One would imagine that USB speed should be constant across any platform, especially when the standard used and base frequencies for the pathways are the same.  We have seen in the past that the CPU used can have a difference in USB copy times, as well as the memory, but we try and negate that by loading up one thread during the test. For USB copy times the AM1 platform, while slower than the rest, does not perform too badly overall.

DPC Latency

Deferred Procedure Call latency is a way in which Windows handles interrupt servicing. In order to wait for a processor to acknowledge the request, the system will queue all interrupt requests by priority. Critical interrupts will be handled as soon as possible, whereas lesser priority requests such as audio will be further down the line. If the audio device requires data, it will have to wait until the request is processed before the buffer is filled.

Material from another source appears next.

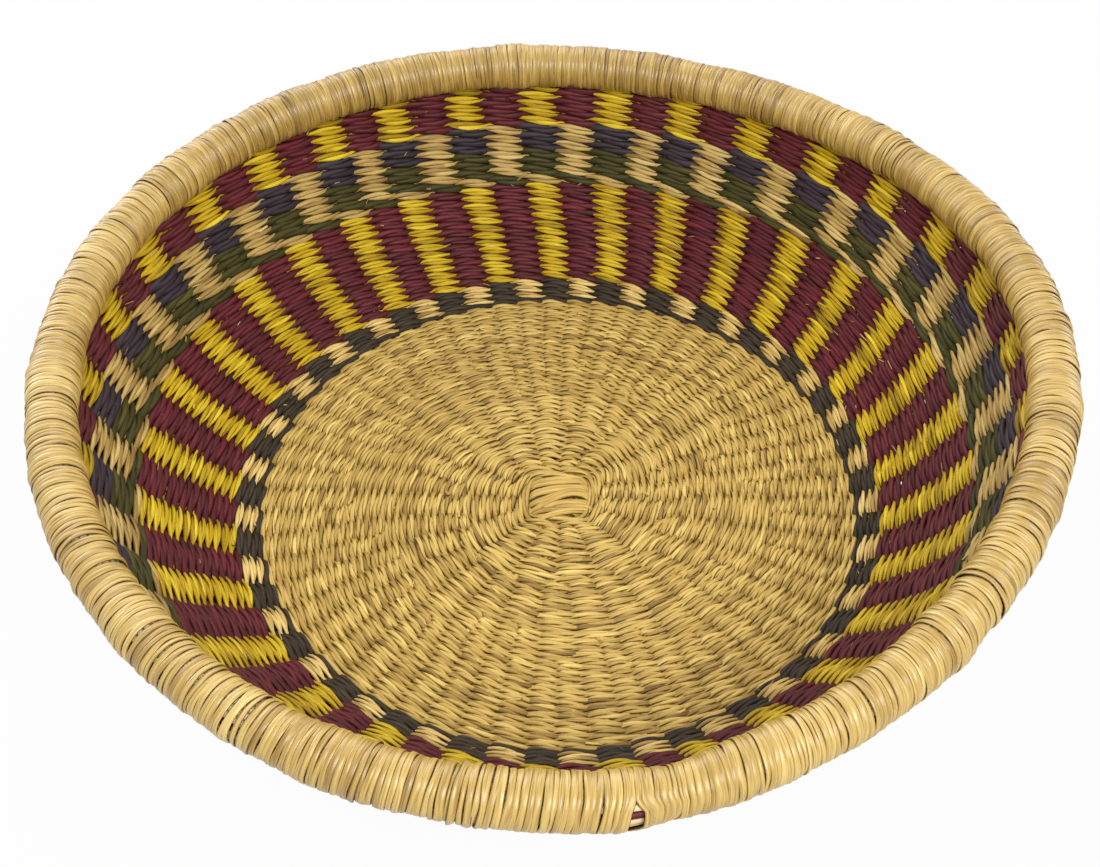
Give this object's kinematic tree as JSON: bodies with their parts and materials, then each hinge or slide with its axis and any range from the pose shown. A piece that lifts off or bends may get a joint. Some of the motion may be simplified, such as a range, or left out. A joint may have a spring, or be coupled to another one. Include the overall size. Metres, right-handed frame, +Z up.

If the device drivers of higher priority components in a system are poorly implemented, this can cause delays in request scheduling and process time. This can lead to an empty audio buffer and characteristic audible pauses, pops and clicks. The DPC latency checker measures how much time is taken processing DPCs from driver invocation. The lower the value will result in better audio transfer at smaller buffer sizes. Results are measured in microseconds.

One of the good things about DPC Latency is that it seems to have become a generational improvement rather than one relying on a fast platform. It seems that the newer the platform in general, the better the DPC Latency. While 201 microseconds is on that 200 boundary we like to distinguish at the high end, compared to some bad results we have had in the past, this is great.